Dalam konstruksi pemerintahan Jokowi, jubir kepresidenan.yang memenuhi kualifikasi definisi di atas, hemat penulis hanya Johan Budi, mantan jubir Komisi Pemberantasan Korupsi (KPK) yang ditunjuk Jokowi secara khusus sebagai jubir kepresidenan. Johan Budi dengan pengalaman yang panjang sebagai wartawan mampu memposisikan diri sebagai jubir kepresidenan. Posisinya sebagai sumber informasi kepresidenan adalan mempresentasikan presiden dan kebijakan kebijakannya di depan media secara runtut diperankan dengan baik, tidak menjelaskan opini pribadinya tentang presiden dan kebijakan-kebijakannya serta tidak dalam posisi sebagai “tameng” presiden yang bersifat “menyerang’ pihak lain yang dapat merusak citra presiden.
Tampilnya Jend (purn) Moldoko, Kepala Kantor Staf Kepresidenan dan Ali Mukhtar Ngabalin, Deputi Ahli Utama Kantor Staf Kepresidenan, mengganti peran Johan Budi setelah mundur dari posisi jubir kepresidenan beberapa waktu lalu, menjadi.salah satu sumber defisit citra Presiden Jokowi di ruang publik.
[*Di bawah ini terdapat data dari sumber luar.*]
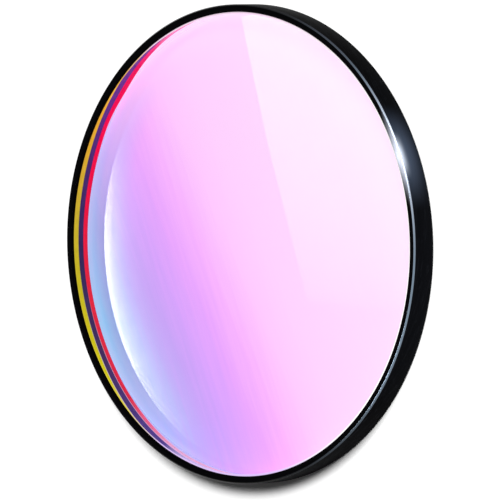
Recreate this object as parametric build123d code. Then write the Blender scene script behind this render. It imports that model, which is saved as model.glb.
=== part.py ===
from build123d import *
import os

# Laminated optical bandpass filter: flat glasses cemented into one stack and
# potted in a thin black ring, whose front lip they seat against.
# It lies on the rear of its ring, with +Z out of the front face.
# Lengths are in millimetres, and profile points are (radius, height).

# The ring's outside
RING_DIAMETER = 50.4
RING_WALL = 0.45
FRONT_CHAMFER = 0.15
REAR_CHAMFER = 0.2

# The front lip that the glass seats against
LIP_THICKNESS = 0.4
LIP_REACH = 0.35
LIP_CHAMFER = 0.15

# The glass stack, from the rear to the front
REAR_RECESS = 0.06
COATED_GLASS_THICKNESS = 0.4
RED_GLASS_THICKNESS = 0.64
VIOLET_GLASS_THICKNESS = 0.64
YELLOW_GLASS_THICKNESS = 0.86
CEMENT_THICKNESS = 0.05

# The front glass stands this far into the lip, and its face stops this far short of it
FRONT_STAND = 0.15
FRONT_GAP = 0.2

# The ground bevel round the rear of the coated glass
REAR_BEVEL = 0.1

# The potting between the glass edges and the ring
SEAL_WIDTH = 0.3
SEAL_MENISCUS = 0.04

# Radii that follow
ring_radius = RING_DIAMETER / 2
bore_radius = ring_radius - RING_WALL
lip_radius = bore_radius - LIP_REACH
glass_radius = bore_radius - SEAL_WIDTH
front_face_radius = lip_radius - FRONT_GAP

# Heights that follow, from the floor up
rear_bevel_top_z = REAR_RECESS + REAR_BEVEL
coated_face_z = REAR_RECESS + COATED_GLASS_THICKNESS
red_rear_z = coated_face_z + CEMENT_THICKNESS
red_front_z = red_rear_z + RED_GLASS_THICKNESS
violet_rear_z = red_front_z + CEMENT_THICKNESS
violet_front_z = violet_rear_z + VIOLET_GLASS_THICKNESS
yellow_rear_z = violet_front_z + CEMENT_THICKNESS
yellow_front_z = yellow_rear_z + YELLOW_GLASS_THICKNESS
lip_seat_z = yellow_front_z - FRONT_STAND
ring_height = lip_seat_z + LIP_THICKNESS

# The front glass's ground bevel runs on past the lip's lower inner corner, which it touches
bevel_slope = FRONT_STAND / FRONT_GAP
bevel_foot_z = lip_seat_z - (glass_radius - lip_radius) * bevel_slope


def turned(*edges):
    """A solid turned about the filter's axis from a closed outline of edges."""
    return revolve(Plane.XZ * make_face(Curve() + list(edges)), Axis.Z)


def plate(rear_z, front_z):
    """A flat round glass or cement film between two heights."""
    thickness = front_z - rear_z
    middle_z = (rear_z + front_z) / 2
    return Pos(0, 0, middle_z) * Cylinder(glass_radius, thickness)


def edge_ring():
    """The turned ring: a thin wall, a front lip, and chamfered outer and lip edges."""
    return turned(
        Polyline(
            (bore_radius, 0),
            (ring_radius - REAR_CHAMFER, 0),
            (ring_radius, REAR_CHAMFER),
            (ring_radius, ring_height - FRONT_CHAMFER),
            (ring_radius - FRONT_CHAMFER, ring_height),
            (lip_radius + LIP_CHAMFER, ring_height),
            (lip_radius, ring_height - LIP_CHAMFER),
            (lip_radius, lip_seat_z),
            (bore_radius, lip_seat_z),
            close=True,
        )
    )


def yellow_glass():
    """The front glass, with the ground bevel that seats in the lip."""
    return turned(
        Polyline(
            (0, yellow_rear_z),
            (glass_radius, yellow_rear_z),
            (glass_radius, bevel_foot_z),
            (front_face_radius, yellow_front_z),
            (0, yellow_front_z),
            close=True,
        )
    )


def coated_glass():
    """The rear glass, coated on its front face and bevelled round its rear one."""
    return turned(
        Polyline(
            (0, REAR_RECESS),
            (glass_radius - REAR_BEVEL, REAR_RECESS),
            (glass_radius, rear_bevel_top_z),
            (glass_radius, coated_face_z),
            (0, coated_face_z),
            close=True,
        )
    )


def edge_seal():
    """The black potting: a sleeve round the stack, a wedge under the lip and a hollow rear face."""
    middle_radius = (glass_radius + bore_radius) / 2
    middle_z = (rear_bevel_top_z + REAR_RECESS) / 2 + SEAL_MENISCUS
    return turned(
        ThreePointArc(
            (glass_radius, rear_bevel_top_z),
            (middle_radius, middle_z),
            (bore_radius, REAR_RECESS),
        ),
        Polyline(
            (bore_radius, REAR_RECESS),
            (bore_radius, lip_seat_z),
            (lip_radius, lip_seat_z),
            (glass_radius, bevel_foot_z),
            (glass_radius, rear_bevel_top_z),
        ),
    )


PIECES = {
    "edge_ring": edge_ring(),
    "edge_seal": edge_seal(),
    "yellow_glass": yellow_glass(),
    "front_cement": plate(violet_front_z, yellow_rear_z),
    "violet_glass": plate(violet_rear_z, violet_front_z),
    "middle_cement": plate(red_front_z, violet_rear_z),
    "red_glass": plate(red_rear_z, red_front_z),
    "rear_cement": plate(coated_face_z, red_rear_z),
    "coated_glass": coated_glass(),
}

os.makedirs("parts", exist_ok=True)
for name, piece in PIECES.items():
    export_step(piece, f"parts/{name}.step")
    print(f"{name}: {piece.volume:.2f} mm3")
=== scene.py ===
# %% [markdown]
# The object is a round optical bandpass filter, lying on its back. Coloured glasses and a coated glass are
# cemented into one stack, and the stack is potted in a thin black ring with a front lip. The packed model
# holds every piece at its real size, so this script only dresses those pieces. Their packed meshes could be
# kept and painted, but they are coarser and have knife edges. So each piece gets a new mesh of the same size,
# and its own finish.

# %% Load the frame
from math import cos, hypot, pi, radians, sin

import bmesh
import bpy
from mathutils import Matrix, Vector


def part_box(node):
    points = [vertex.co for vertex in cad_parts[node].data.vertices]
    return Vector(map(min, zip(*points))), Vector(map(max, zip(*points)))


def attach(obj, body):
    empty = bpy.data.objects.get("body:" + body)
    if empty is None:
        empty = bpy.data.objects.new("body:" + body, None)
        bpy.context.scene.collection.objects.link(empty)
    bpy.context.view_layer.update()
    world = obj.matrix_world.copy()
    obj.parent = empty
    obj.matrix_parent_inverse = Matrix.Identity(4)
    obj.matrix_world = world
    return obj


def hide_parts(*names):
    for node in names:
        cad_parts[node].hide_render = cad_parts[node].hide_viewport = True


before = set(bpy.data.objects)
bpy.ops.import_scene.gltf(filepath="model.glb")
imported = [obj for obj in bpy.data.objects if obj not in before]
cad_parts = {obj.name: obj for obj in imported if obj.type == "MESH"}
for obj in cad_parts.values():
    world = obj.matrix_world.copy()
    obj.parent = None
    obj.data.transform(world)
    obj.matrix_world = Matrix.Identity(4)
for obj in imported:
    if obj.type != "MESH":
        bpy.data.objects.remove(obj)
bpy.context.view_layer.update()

# %% [markdown]
# Sizes come from the frame where it can say them: each node's box gives its radius and its two heights. The
# lip, the chamfers and the bevels lie inside those boxes, so they are written here once, as on the drawing.
# Blender works in metres and a maker in millimetres, so a length is written as so many MM.

# %% Sizes
MM = 0.001
LIP_REACH = 0.35 * MM
LIP_CHAMFER = 0.15 * MM
FRONT_CHAMFER = 0.15 * MM
REAR_CHAMFER = 0.2 * MM
FRONT_STAND = 0.15 * MM
FRONT_GAP = 0.2 * MM
REAR_BEVEL = 0.1 * MM
SEAL_MENISCUS = 0.04 * MM


def heights(node):
    """The lowest and the highest height of a packed node."""
    low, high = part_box(node)
    return low.z, high.z


ring_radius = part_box("edge_ring")[1].x
ring_height = heights("edge_ring")[1]
bore_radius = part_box("edge_seal")[1].x
glass_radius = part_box("red_glass")[1].x
lip_radius = bore_radius - LIP_REACH
lip_seat = heights("edge_seal")[1]
lip_edge = ring_height - LIP_CHAMFER
front_corner = ring_radius - FRONT_CHAMFER
bevel_slope = FRONT_STAND / FRONT_GAP
rear_foot, coated_height = heights("coated_glass")
print(f"ring {ring_radius / MM:.2f} mm in radius, coated face {coated_height / MM:.2f} mm up")

# %% [markdown]
# In Blender an object is a name and a place, and its data is a mesh, a lamp or a camera. A bmesh is a mesh
# under construction, which has the modelling operators. These two helpers are the last steps of every piece
# below: the bmesh becomes a mesh, and the mesh becomes an object in the scene.

# %% Objects and meshes
def add_object(name, data):
    """An object with the given data, placed in the scene."""
    made = bpy.data.objects.new(name, data)
    bpy.context.scene.collection.objects.link(made)
    return made


def as_mesh(name, shape):
    """The mesh that a bmesh has built."""
    mesh = bpy.data.meshes.new(name)
    shape.to_mesh(mesh)
    shape.free()
    return mesh


# %% [markdown]
# The camera is a long lens 0.9 m away, looking down on the face from 43 degrees off its axis. It could be
# aimed by eye, but two measurements in the picture do it better: the pixel where the centre of the ring's
# rear face falls, and how many pixels one millimetre takes there. The disc is round, so it looks the same
# from any side, and turning the camera about its own line of sight stands the ellipse upright.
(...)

Keduanya, baik Moeldoko maupun Ali Mukhtar Ngabalin, karena terbawa latar belakangnya masing masing, lebih berperan sebagai “tameng” presiden yang acapkali “menyerang” pihak lain dengan narasi dan diksi yang sangat paradoks dengan sosok Jokowi yang diwakilinya. Justru sering alpa mempresentasikan presiden dan kebijakan-kebijakannya, misalnya yang paling update terkait persoalan Papua dan demonstrasi mahasiswa, yang tidak utuh informasinya dari pemerintah, bersifat parsial, dan tumpang tindih satu sama lain.
Kini, menjelang memasuki periode keduanya, penting bagi Jokowi mengevaluasi peran jubirnya sebagai panggung depan politik untuk menghindari defisit citra dan kekuatan pesona langgam pemerintahan yang dipimpinnya. Dalam perspektif Richard E Nustad dalam bukunya diatas, tim jubir yang ditunjuk nanti harus memiliki level kemampuan memadukan dua fungsi, yakni fungsi internal sebagai konsultan “public relation” (“PR”) Presiden dan fungsi eksternal sebagai jubir yang menjembatani presiden dengan media dan pengatur utama bagi aspek aspek “PR” seperti pidato dan pernyataan press.
Dalam pengertian jubir sebagaimana di atas, maka figur seperti KH Maman imanulhaq, sesungguhnya sangat layak menjadi jubir kepresidenan jika tidak terbentur aturan sebagai Anggota DPR RI, atau ditunjuk sebagai salah satu menteri di Kabinet Kerja II. Alternatif yang sama layaknya adalah Yeni Wahid, Direktur Wahid Institute dan Abdul Malik Haramain, mantan Anggota DPR RI untuk dipertimbangkan Presiden Jokowi ditunjuk menjadi bagian tim jubir kepresidenan. Keduanya, dari sejumlah figur-figur lain yang ada, memiliki kapasitas untuk memadukan dua fungsi “PR” di atas dan memenuhi kualifikasi sebagai jubir kepresidenan sebagaimana pandangan Sony Snoy, jubir Presiden AS, George W. Bush, yakni memiliki pemahaman politik Nasional, loyalitas dan memahami kebutuhan media.
Tentu, pada akhirnya terpulang pada Jokowi pemegang hak prerogatif, siapa yang ditunjuknya sebagai jubir kepresidenan yang pasti jubir kepresidenan adalah panggung depan politik Jokowi, sudah seharusnya menjadi bagian penting dari “inner power” dan pesonanya, bukan sebaliknya, menjadi sumber “defisit citra” bagi pemerintahannya di periode lima.tahun ke depan. Semoga.